Even with tax money, there is only a finite amount, and any social safety net built on it could collapse if there is too much stress on it. Social safety nets only work so long as the people paying the taxes are able and willing to pay and that the government officials in charge of the money are using it responsibly and not using it to line their own pockets. Even when there is a lot of money involved, it is still a finite amount, and so there is usually some rationing involved where someone is living better at another person’s expense.

Consider the case of WW2 where FDR nationalized the military-industrial complex. There was a lot of money going into the production of war materials but the average citizen had to live a spartan lifestyle.

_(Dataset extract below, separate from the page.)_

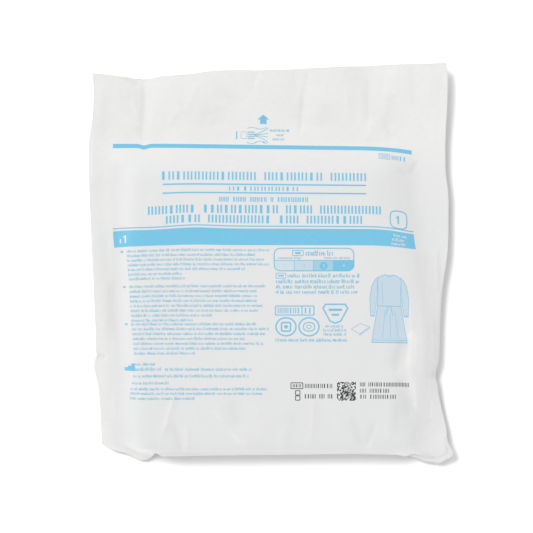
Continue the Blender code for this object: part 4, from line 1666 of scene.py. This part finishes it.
    def robe(self, pale: Plate, lines: Plate) -> None:
        """The plain sign of a long robe, as a pale form in a thin outline.

        Args:
            pale: The plate of the form.
            lines: The plate of the outline.
        """
        middle = self.robe_middle
        pale.panel([(y, middle + left, middle + right) for y, left, right in self.robe_body])
        each(lines.bar, [(middle - reach, middle + reach, y, height) for reach, y, height in self.robe_bars])
        lines.ribbon([(middle + x, y) for x, y in self.robe_neck], self.robe_collar)
        for x0, y0, x1, y1, width in self.robe_lines:
            lines.ribbon([(middle + x0, y0), (middle + x1, y1)], width)
        for side in (-1.0, 1.0):
            lines.ribbon([(middle + side * right, y) for y, _, right in self.robe_body], self.robe_outline)
            sections = [(y, middle + side * near, middle + side * far) for y, near, far in self.robe_sleeve]
            pale.panel(sections)
            lines.ribbon([(far, y) for y, _, far in sections], self.robe_outline)
            lines.ribbon([(near, y) for y, near, _ in sections[1:]], self.robe_inner_line)
            cuff_y, near, far = sections[-1]
            lines.ribbon([(near, cuff_y), (far, cuff_y)], self.robe_cuff)

    def signs(self) -> Plate:
        """The plain boxes, rings and other signs below the heading."""
        plate = self.plate("print_signs", Ink.BLUE)
        each(plate.rounded_box, self.sign_boxes)
        each(plate.bar, self.sign_bars)
        each(plate.block, self.sign_blocks)
        each(plate.ring, self.sign_rings)
        plate.disc(*self.ring_dot)
        plate.one(*self.size_one)
        plate.ribbon(self.shield, self.shield_line, closed=True)
        plate.ribbon(self.box_lid, self.box_line, closed=True)
        plate.ribbon(self.box_front, self.box_line)
        each(plate.large_marks, self.sign_lines, random.Random(self.seed + 3))
        return plate

    def open_marks(self) -> Plate:
        """Marks left open on the blue grounds."""
        plate = self.plate("print_open_marks", Ink.OPEN, self.open_lift)
        plate.one(*self.band_one)
        plate.block(*self.band_dash)
        each(plate.small_marks, self.open_lines, random.Random(self.seed + 4))
        each(plate.digits, self.open_numbers)
        return plate

    def overprint(self) -> Plate:
        """The black marks: lines of strokes, three small boxes, and a square of cells that encodes nothing."""
        plate, rng = self.plate("print_overprint", Ink.BLACK), random.Random(self.seed + 1)
        each(plate.rounded_box, self.overprint_boxes)
        each(plate.large_marks, self.overprint_lines, rng)
        step = self.code_size / self.code_cells
        for i in range(self.code_cells):
            for j in range(self.code_cells):
                if rng.random() < self.code_fill:
                    x, y = self.code_corner[0] + step * j, self.code_corner[1] + step * i
                    plate.block(x, y, x + step, y + step)
        return plate

    def build(self) -> list[bpy.types.Object]:
        """Returns every printed piece."""
        finishes = {ink: InkFinish(ink).build() for ink in Ink}
        plates = (
            self.rules(),
            self.headings(),
            self.small_print(),
            self.peel_signs(),
            *self.level_scale(),
            self.signs(),
            self.open_marks(),
            self.overprint(),
        )
        return [plate.lay(finishes[plate.ink]) for plate in plates]


# --------------------------------------------------------------------------------------------------------------------
# Stage
# --------------------------------------------------------------------------------------------------------------------


@dataclass(frozen=True)
class Studio:
    """A pale floor, soft light from the upper left, and a camera straight above."""

    camera_at: Place = (-3.8 * MM, -1.56 * MM, 1.2141)
    lens: float = 100.0
    sensor: float = 36.0
    sky: float = 1.085
    sky_slant: float = 0.08
    sky_colour: Colour = (1.0, 1.0, 1.0, 1.0)
    bright_side: Place = (-0.60, 0.80, 0.0)
    key_at: Place = (-1.1, 0.95, 0.9)
    key_power: float = 2.2
    key_size: float = 0.6
    floor_lamp_at: Place = (-0.94, 0.80, 1.66)
    floor_lamp_power: float = 56.0
    floor_lamp_size: float = 0.9
    floor_size: float = 8.0
    floor_at: Place = (0.0, 0.0, -0.3 * MM)
    floor_colour: Colour = (0.65, 0.65, 0.65, 1.0)
    floor_cloud: Colour = (0.67, 0.67, 0.67, 1.0)
    floor_roughness: float = 0.95
    floor_grain: Grain = (3.0, 1.0, (1.0, 1.0))

    def floor(self) -> bpy.types.Object:
        """Returns the floor."""
        bpy.ops.object.select_all(action="DESELECT")
        bpy.ops.mesh.primitive_plane_add(size=self.floor_size, location=self.floor_at)
        obj = bpy.context.object
        obj.name = "floor"
        bench = NodeBench.material("floor_paper")
        colour = bench.blend(bench.grain(*self.floor_grain), self.floor_colour, self.floor_cloud)
        bench.set(Base_Color=colour, Roughness=self.floor_roughness)
        obj.data.materials.append(bench.owner)
        return obj

    def light(self, floor: bpy.types.Object) -> None:
        """Sets an even sky, a weak key light, and a lamp that whitens the floor alone.

        Args:
            floor: The floor.
        """
        bench = NodeBench(bpy.data.worlds.new("studio"))
        towards = bench.node("ShaderNodeTexCoord", out="Generated")
        settings, sockets = {"operation": "DOT_PRODUCT"}, {0: towards, 1: self.bright_side}
        slant = bench.node("ShaderNodeVectorMath", settings, sockets, out="Value")
        bench.set(Strength=(1.0 + slant * self.sky_slant) * self.sky, Color=self.sky_colour)
        bpy.context.scene.world = bench.owner
        self.lamp("key", self.key_at, self.key_power, self.key_size)
        floor_only = bpy.data.collections.new("floor_light")
        floor_only.objects.link(floor)
        floor_lamp = self.lamp("floor_lamp", self.floor_lamp_at, self.floor_lamp_power, self.floor_lamp_size)
        floor_lamp.light_linking.receiver_collection = floor_only

    def lamp(self, name: str, place: Place, power: float, size: float) -> bpy.types.Object:
        """Hangs a square soft lamp that looks at the pouch.

        Args:
            name: The lamp's name.
            place: Where it hangs.
            power: Its power in watts.
            size: Its side in metres.

        Returns:
            The lamp.
        """
        data = bpy.data.lights.new(name, "AREA")
        data.energy, data.size = power, size
        obj = bpy.data.objects.new(name, data)
        obj.location = place
        obj.rotation_euler = (-Vector(place)).to_track_quat("-Z", "Y").to_euler()
        bpy.context.scene.collection.objects.link(obj)
        return obj

    def camera(self) -> None:
        """Hangs the camera over the pouch."""
        lens = bpy.data.cameras.new("overhead")
        lens.lens, lens.sensor_width = self.lens, self.sensor
        obj = bpy.data.objects.new("overhead", lens)
        obj.location = self.camera_at
        bpy.context.scene.collection.objects.link(obj)
        bpy.context.scene.camera = obj

    def build(self) -> None:
        """Sets the stage."""
        self.camera()
        self.light(self.floor())
        bpy.context.scene.view_settings.view_transform = "Standard"


def report(obj: bpy.types.Object) -> None:
    """Logs a finished piece."""
    LOG.info("%s: %d faces", obj.name, len(obj.data.polygons))


def main() -> None:
    """Builds the pouch and its stage, piece by piece."""
    logging.basicConfig(level=logging.INFO, format="%(name)s: %(message)s")
    Studio().build()

    front = FrontWeb().build()
    Workbench.finish(front, FilmFinish("white_film").build(), "front_film")
    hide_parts("front_web")
    report(front)

    back = BackWeb().build()
    Workbench.finish(back, FilmFinish("plain_film").build(), "back_film")
    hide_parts("back_web")
    report(back)

    stack = GownStack().build()
    Workbench.finish(stack, GownFinish().build(), "gown_cloth")
    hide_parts("folded_gown")
    report(stack)

    for piece in FrontPrint(front).build():
        report(piece)


if __name__ == "__main__":
    main()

That will be enough for now about why Republicans are reluctant to pay taxes for welfare and Medicaid, and I could explore it more at another time.

My friend asks, “Why are we trying to take away women’s options?” Since medically induced abortion is the active termination of an unborn life, we simply seek to protect the life of the unborn with the law the same way the law already does for those already born.

She ends with, “Why are we meddling in things that do not concern us rather than trying to fix the things that will directly impact us (as mentioned above).”

It is difficult to see how the issue of abortion can be something that does not concern us when it involves the termination of an innocent life. Alleviating the prospect of suffering is one thing, but terminating an innocent life is quite another.

Roe v Wade passed in the Supreme Court in 1973, and it seems legalized abortion will still be around so long as people refuse to see the unborn child as an innocent life worth protecting.